English and Literature
Professor Andrea’s research and teaching interests include Renaissance/early modern studies, women’s studies, and literary/cultural theory; early modern Anglo-Islamic relations and representations; and contemporary Middle Eastern women’s writing. She is the author of The Lives of Girls and Women from the Islamic World in Early Modern British Literature and Culture (University of Toronto Press, 2017) and Women and Islam in Early Modern English Literature (Cambridge University Press, 2007); editor of English Women Staging Islam, 1696–1707 (Centre for Reformation and Renaissance Studies [University of Toronto], 2012); and co-editor of Early Modern England and Islamic Worlds (Palgrave Macmillan, 2011). Her co-edited collection, Travel and Travail: Early Modern Women, English Drama, and the Wider World, is forthcoming from the University of Nebraska Press.
Prof. Batiste's interests include the relationships between representation, performance, identity, race, and power. Her research and teaching focus on the ways in which cultural texts, like literature, theater, performance, film, art, and bodies, act as imaginative systems that create identity, cultural values, human interactions, and possibilities of justice. Her teaching reflects this in the broad array of materials she uses to bring students to an interdisciplinary understanding of texts, theory, and history. Her book, Darkening Mirrors: Imperial Representation in Depression Era African American Performance (Duke University Press, 2011) examines the complicated ways African Americans participated in American ideologies of cultural imperialism—ideologies like expansionism and primitivism. Professor Batiste's most recent work focuses on performance, affect, and violence in millennial Los Angeles.
Research interests: Gender studies and Feminist theory, the body, theories of subjectivity, British and European modernism, fin de siecle literature, critical and cultural theory, theories of mass culture. Her main publications include Eye on the Flesh: Fashions of Masculinity in the Early Twentieth Century (1996); Stuff Theory: Everyday Objects, Radical Materialism (2014); and various articles on masculinity, Walter Benjamin, and James Joyce. With Enda Duffy, she co-edited Joyce, Benjamin and Magical Urbanism (2011). She also translated Antonio Negri's book: Insurgencies: Constituent Power and the Modern State (1999).
Prof. Cook's central interests include Eighteenth-century British and French literature and cultural studies. She is the author of Epistolary Bodies: Gender and Genre in the Eighteenth-Century Republic of Letters (1996); and of articles on early modern scientific and poetic conventions for representing the natural world. Her current research is on early modern writing about forests and trees and on the history of environmental ethics. She co-edited Invaluable Trees: the Cultures of Nature 1660-1830, with Laura Auricchio and Guilia Pacini (SVEC, 2012).

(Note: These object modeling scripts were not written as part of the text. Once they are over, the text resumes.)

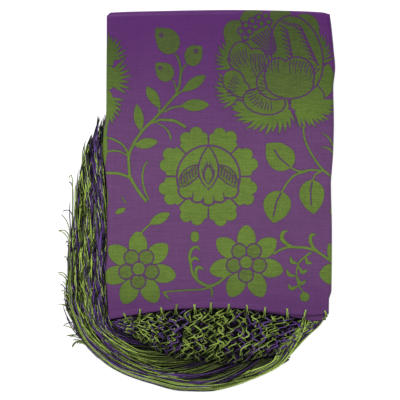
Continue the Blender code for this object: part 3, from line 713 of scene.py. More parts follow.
    def draw(self) -> tuple[np.ndarray, np.ndarray]:
        """All motifs, back to front, as depth in millimetres and tone."""
        self.sprig()
        self.half_flower()
        self.medallion()
        self.peony()
        self.round_leaves()
        self.star(246.3, 262.6)
        self.star(139.0, 269.0, -2.0)
        self.scrolls()
        return self.depth * CHART_SQUARE, self.tone


# Finishes


class Wire:
    """A shader socket that takes part in expressions."""

    def __init__(self, nodes: "NodeDesk", socket: bpy.types.NodeSocket) -> None:
        """Keeps the socket and the desk its nodes are made on."""
        self.nodes = nodes
        self.socket = socket

    def _math(self, operation: str, first: object, second: object) -> "Wire":
        """One Math node on two values."""
        return self.nodes.add("ShaderNodeMath", {"operation": operation}, {0: first, 1: second})

    def __add__(self, other: object) -> "Wire":
        """Sum."""
        return self._math("ADD", self, other)

    def __radd__(self, other: object) -> "Wire":
        """Sum, turned round."""
        return self._math("ADD", other, self)

    def __sub__(self, other: object) -> "Wire":
        """Difference."""
        return self._math("SUBTRACT", self, other)

    def __mul__(self, other: object) -> "Wire":
        """Product."""
        return self._math("MULTIPLY", self, other)

    def step(self, low: float, high: float) -> "Wire":
        """Smooth rise from 0 at low to 1 at high."""
        return self.nodes.add(
            "ShaderNodeMapRange",
            {"interpolation_type": "SMOOTHSTEP"},
            {"Value": self, "From Min": low, "From Max": high},
        )


class NodeDesk:
    """Builds one material's nodes."""

    def __init__(self, name: str) -> None:
        """Starts a material with its shader."""
        self.material = bpy.data.materials.new(name)
        self.material.use_nodes = True
        self.tree = self.material.node_tree
        self.shader = self.tree.nodes["Principled BSDF"]

    def add(self, kind: str, settings: dict[str, object], inputs: dict[object, object],
            output: int | str = 0) -> Wire:
        """Any node: its settings are set first, then its sockets' values or links.

        Args:
            kind: the node's type.
            settings: its properties.
            inputs: values or wires for its sockets, by name or number.
            output: the socket to hand on.

        Returns:
            The output as a wire.
        """
        node = self.tree.nodes.new(kind)
        for key, value in settings.items():
            setattr(node, key, value)
        for key, value in inputs.items():
            self.feed(node.inputs[key], value)
        return Wire(self, node.outputs[output])

    def feed(self, socket: bpy.types.NodeSocket, value: object) -> None:
        """Links a wire to a socket, or sets the socket's own value."""
        if isinstance(value, Wire):
            self.tree.links.new(value.socket, socket)
        else:
            socket.default_value = value

    def place(self) -> Wire:
        """Object coordinates."""
        return self.add("ShaderNodeTexCoord", {}, {}, "Object")

    def attribute(self, name: str) -> Wire:
        """A piece's own number."""
        return self.add("ShaderNodeAttribute", {"attribute_name": name}, {}, "Fac")

    def scaled(self, vector: Wire, scale: tuple[float, float, float]) -> Wire:
        """Coordinates stretched along each axis."""
        return self.add("ShaderNodeMapping", {}, {"Vector": vector, "Scale": scale})

    def noise(self, vector: Wire, scale: float, detail: float = 2.0) -> Wire:
        """Cloudy value from 0 to 1."""
        return self.add("ShaderNodeTexNoise", {}, {"Vector": vector, "Scale": scale, "Detail": detail}, 0)

    def mix(self, factor: object, first: object, second: object) -> Wire:
        """Blend of two colours."""
        node = self.tree.nodes.new("ShaderNodeMix")
        node.data_type = "RGBA"
        self.feed(node.inputs[0], factor)
        self.feed(node.inputs[6], first)
        self.feed(node.inputs[7], second)
        return Wire(self, node.outputs[2])

    def bump(self, height: Wire, strength: float, distance: float) -> None:
        """Fine relief on the shader's normal."""
        made = self.add("ShaderNodeBump", {}, {"Strength": strength, "Distance": distance, "Height": height})
        self.feed(self.shader.inputs["Normal"], made)


def linear(red: float, green: float, blue: float) -> Colour:
    """Colour from screen values of 0 to 255: each is taken to the power of about 2.4."""
    made = []
    for value in (red, green, blue):
        part = value / 255
        made.append(part / 12.92 if part <= 0.04045 else ((part + 0.055) / 1.055) ** 2.4)
    return (made[0], made[1], made[2], 1.0)


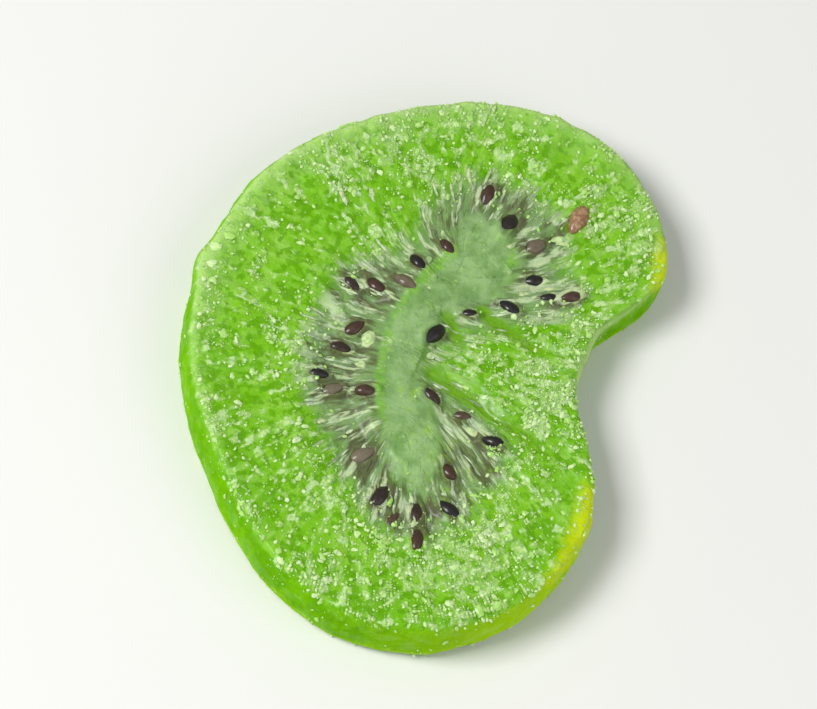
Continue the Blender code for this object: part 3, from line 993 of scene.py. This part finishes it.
def unevenBalls(name, shape, laid, draw, closeness=2.5, bend=0.35):  # laid: middle, turn and three sizes
    ball, ballFaces = makeBall(shape["smoothness"], 0.5)
    points = []
    for middle, turn, spans in laid:
        uneven = 1 + shape["unevenness"] * noiseAt(*(ball.T * closeness + draw.uniform(0, 50)))
        grown = ball * uneven[:, None] * spans
        grown[:, 1] += draw.uniform(-bend, bend) * grown[:, 0] ** 2
        points.append(grown @ np.array(turn).T + middle)
    faces = copiedFaces(ballFaces, len(points), len(ball))
    tones = np.repeat([draw.random() for _ in points], len(ball))
    return joinedMesh(name, liftClear(np.concatenate(points)), faces, tones)


def makePulp(material):
    draw = Random(pulp["draw"])
    laid = []
    for x, y, turn, length, width in pulp["bits"]:
        facing = Matrix.Rotation(math.radians(turn), 3, "Z")
        laid.append((fleshHit(x, y, 1), facing, (length, width, width * pulp["flatness"])))
    addPiece(unevenBalls("pulp", pulp, laid, draw), material)


def pulpFinish():
    f = Finish("pale pulp")
    patches = f.cloud(f.place, pulp["patchSize"], 3.0)
    colour = f.mix(f.ramp(patches, *pulp["patchStarts"]), paint("coreVein"), paint("pulp"))
    bumps = f.cloud(f.place, pulp["bumpSize"], 3.0)
    fixed = lightInside(*pulp["inside"])
    return f.surface(colour, 0.4 + 0.2 * patches, bumps, pulp["bumpDepth"], fixed)


makePulp(pulpFinish())


# sugar

sugarLumps = {
    "count": 900,
    "sizes": (0.1, 0.28),
    "fewLarge": 2,
    "lengths": (1.0, 1.5),  # and widths, in sizes
    "widths": (0.6, 1.0),
    "flatness": 0.55,
    "unevenness": 0.6,
    "smoothness": 2,
    "large": (  # x, y, size
        (9.6, -16.6, 0.6), (12.1, -14.0, 0.55), (12.7, -12.3, 0.5), (13.8, -18.2, 0.7),
        (12.6, -19.2, 0.8), (10.3, -19.7, 0.55), (11.9, -17.5, 0.45), (-7.8, 12.9, 0.5),
        (-16.6, 2.2, 0.7), (-17.2, 0.9, 0.8), (-17.0, -0.6, 0.7), (-16.4, -1.9, 0.5),
    ),
    "largeLength": 1.3,
    "draw": 31,
}

sugar = {
    "count": 6500,
    "sizes": (0.045, 0.18),
    "fewLarge": 2.5,  # the higher, the fewer large grains
    "squash": (0.5, 1.3),
    "chipped": (0.8, 1.2),
    "proud": 0.15,  # of the size
    "clumpSize": 2.2,
    "clumpRange": (-0.2, 0.5),
    "clumpLeast": 0.25,
    "coreStarts": (1.5, 6.0),  # gaps from the core between which the sugar starts
    "coreLeast": 0.03,
    "rimBand": (0.8, 0.8, 1.2),  # more, place inside the rim, breadth
    "crustMore": 0.2,
    "crustLeast": 0.05,
    "seatClear": (0.15, 0.35),  # heights
    "wallClear": 0.93,
    "lipClear": 0.8,
    "paleTones": (0.3, 0.95),
    "inside": (0.5, (0.8, 1.0, 0.5), 0.4),
    "bumpSize": 0.1,
    "bumpDepth": 0.02,
    "draw": 23,
}


def pointAreas(mesh):  # each point's share of the area round it
    areas = valuesOf(mesh.polygons, "area")
    totals = valuesOf(mesh.polygons, "loop_total", 1, int)
    corners = valuesOf(mesh.loops, "vertex_index", 1, int)
    share = np.zeros(len(mesh.vertices))
    np.add.at(share, corners, np.repeat(areas / totals, totals))
    return share


def sugarWeights(mesh, points):  # how much sugar each point of the flesh takes
    names = ("coreGap", "rimGap", "wall", "crease", "crust", "lip")
    marks = {name: valuesOf(mesh.attributes[name].data, "value") for name in names}
    x, y, z = points.T
    clumps = smoothStep(noiseAt(x, y, z, sugar["clumpSize"]), *sugar["clumpRange"])
    clumps += sugar["clumpLeast"]
    outer = smoothStep(marks["coreGap"], *sugar["coreStarts"])
    outer = sugar["coreLeast"] + (1 - sugar["coreLeast"]) * outer
    rimMore, rimPlace, rimBreadth = sugar["rimBand"]
    edge = 1 + rimMore * hump(marks["rimGap"] - rimPlace, rimBreadth)
    crusted = np.maximum(sugar["crustMore"] + marks["crust"], sugar["crustLeast"])
    crusted *= smoothStep(z, *sugar["seatClear"])
    clean = (1 - sugar["wallClear"] * marks["wall"]) * (1 - flesh["creaseClear"] * marks["crease"])
    clean *= 1 - sugar["lipClear"] * np.clip(marks["lip"], 0, 1)
    return pointAreas(mesh) * clumps * outer * edge * crusted * clean


def makeLumps(material):
    chooser, draw = np.random.default_rng(sugarLumps["draw"]), Random(sugarLumps["draw"])
    smallest, largest = sugarLumps["sizes"]
    flatness = sugarLumps["flatness"]
    laid = []
    for index in chooser.choice(len(points), sugarLumps["count"], replace=False, p=weights):
        size = 2 * (smallest + (largest - smallest) * draw.random() ** sugarLumps["fewLarge"])
        facing = Vector(normals[index]).to_track_quat("Z", "Y").to_matrix()
        turn = facing @ Matrix.Rotation(draw.uniform(0, math.pi), 3, "Z")
        length, width = draw.uniform(*sugarLumps["lengths"]), draw.uniform(*sugarLumps["widths"])
        laid.append((points[index], turn, (size * length, size * width, size * flatness)))
    for x, y, size in sugarLumps["large"]:
        turn = Matrix.Rotation(draw.uniform(0, math.pi), 3, "Z")
        spans = (size * sugarLumps["largeLength"], size, size * flatness)
        laid.append((fleshHit(x, y, 1), turn, spans))
    addPiece(unevenBalls("sugar_lumps", sugarLumps, laid, draw), material, flat=True)


def makeGrains(material):
    draw = np.random.default_rng(sugar["draw"])
    count = sugar["count"]
    chosen = draw.choice(len(points), count, replace=False, p=weights)
    grain, grainFaces = makeBall(1, 1)
    smallest, largest = sugar["sizes"]
    sizes = smallest + (largest - smallest) * draw.random(count) ** sugar["fewLarge"]
    squash = draw.uniform(*sugar["squash"], (count, 1, 3))
    squash = squash * draw.uniform(*sugar["chipped"], (count, len(grain), 1))
    turns = np.linalg.qr(draw.uniform(-1, 1, (count, 3, 3)))[0]
    turns *= np.sign(np.linalg.det(turns))[:, None, None]
    grains = (grain * squash * sizes[:, None, None]) @ turns
    grains += (points[chosen] + normals[chosen] * sizes[:, None] * sugar["proud"])[:, None, :]
    faces = copiedFaces(grainFaces, count, len(grain))
    tones = np.repeat(draw.random(count), len(grain))
    addPiece(joinedMesh("sugar", liftClear(grains.reshape(-1, 3)), faces, tones), material, flat=True)


def sugarFinish():
    f = Finish("sugar grains")
    tone = f.mark("tone")
    colour = f.mix(f.ramp(tone, *sugar["paleTones"]), paint("sugarDull"), paint("sugar"))
    bumps = f.cloud(f.place, sugar["bumpSize"])
    fixed = {**lightInside(*sugar["inside"]), "Coat Weight": 0.3, "Coat Roughness": 0.15}
    return f.surface(colour, 0.3 + 0.3 * tone, bumps, sugar["bumpDepth"], fixed)


points = valuesOf(fleshPiece.data.vertices, "co", 3) / mm
normals = valuesOf(fleshPiece.data.vertex_normals, "vector", 3)
weights = sugarWeights(fleshPiece.data, points)
weights /= weights.sum()
sugarCoat = sugarFinish()
makeLumps(sugarCoat)
makeGrains(sugarCoat)


# light, floor and camera

stage = {  # metres, watts and degrees
    "floorSide": 3.0,
    "floorFinish": (0.7, 10.0, 0.02),  # roughness, and the grain's size and depth in mm
    "lookDown": 63.0,
    "roll": 23.0,
    "lens": 200.0,
    "distance": 0.358,
    "keyPower": 1.95,
    "keyFrom": (-0.25, -0.15, 0.38),
    "keySize": 0.18,
    "fillPower": 0.5,
    "fillFrom": (0.32, -0.12, 0.3),
    "fillSize": 0.4,
    "sky": 0.35,
}


def addFloor():
    f = Finish("plain pale floor")
    rough, grainSize, grainDepth = stage["floorFinish"]
    material = f.surface(paint("floor"), rough, f.cloud(f.place, grainSize), grainDepth, {})
    shape = bmesh.new()
    bmesh.ops.create_grid(shape, x_segments=1, y_segments=1, size=stage["floorSide"] / 2)
    mesh = bpy.data.meshes.new("floor")
    shape.to_mesh(mesh)
    shape.free()
    mesh.materials.append(material)
    floor = bpy.data.objects.new("floor", mesh)
    bpy.context.scene.collection.objects.link(floor)


def addLight(name):
    lamp = bpy.data.lights.new(name, "AREA")
    lamp.energy = stage[name + "Power"]
    lamp.size = stage[name + "Size"]
    light = bpy.data.objects.new(name, lamp)
    light.location = stage[name + "From"]
    light.rotation_euler = (-light.location).to_track_quat("-Z", "Y").to_euler()
    bpy.context.scene.collection.objects.link(light)


def addSky():
    world = bpy.data.worlds.new("sky")
    world.use_nodes = True
    background = world.node_tree.nodes["Background"]
    background.inputs["Strength"].default_value = stage["sky"]
    background.inputs["Color"].default_value = (1, 1, 1, 1)
    bpy.context.scene.world = world


def addCamera():
    down = math.radians(stage["lookDown"])
    back = Vector((0, -math.cos(down), math.sin(down)))
    aim = Vector((0, 0, form["thickness"] / 2 * mm))
    camera = bpy.data.objects.new("camera", bpy.data.cameras.new("camera"))
    camera.data.lens = stage["lens"]
    camera.location = aim + back * stage["distance"]
    level = (-back).to_track_quat("-Z", "Y").to_matrix()
    roll = Matrix.Rotation(math.radians(stage["roll"]), 3, "Z")
    camera.rotation_euler = (level @ roll).to_euler()
    bpy.context.scene.collection.objects.link(camera)
    bpy.context.scene.camera = camera


addFloor()
addLight("key")
addLight("fill")
addSky()
addCamera()
bpy.context.scene.view_settings.view_transform = "Standard"
print("stage lit")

Prof. Duffy's central interests include Post-colonial literatures and cultures; modernism and postmodernism; Irish literature; cultural studies; and James Joyce. He is the author of The Subaltern Ulysses (1994), and of articles on post-colonial and modernist writing. His most recent book is the award-winning The Speed Handbook: Velocity, Pleasure, Modernism (2009). Prof. Duffy is a founding member of COMMA, the Center for Modern Literature, Materialism and Aesthetics which is housed in the English Department at UCSB.
Dorota Dutsch’s research interests include Roman drama, social performance, gender, and modern appropriations of classical motifs. She is the author of On Echoes and Voices: Feminine Discourse in Roman Comedy (OUP, 2008), co-editor of Ancient Obscenities UMP forthcoming in 2015, Fallen City: Commemoration in Lament Liturgy and Folk-song (CUP under contract), and Women in Roman Republican Drama (UW forthcoming in 2015). Her current book project uses a group of controversial texts attributed to Pythagorean women to explore Greek attitudes towards female intellectuals. Other projects include Blackwell Companion to Classical Reception in Central and Eastern Europe and The Blackwell Companion to Plautus.
Research interests: Asian-American literature, American modernism, twentieth-century American poetry.
Biography: Prof. Huang is the author of Transpacific Imaginations: History, Literature, Counterpoetics (2008), CRIBS (2005), Transpacific Displacement: Ethnography, Translation, and Intertextual Travel in Twentieth-Century American Literature (2002), and Shi: A Radical Reading of Chinese Poetry (1997), and the translator into Chinese of Ezra Pound's The Pisan Cantos. His new book is Charlie Chan: The Untold Story of the Honorable Detective and His Rendezvous with American History (2010).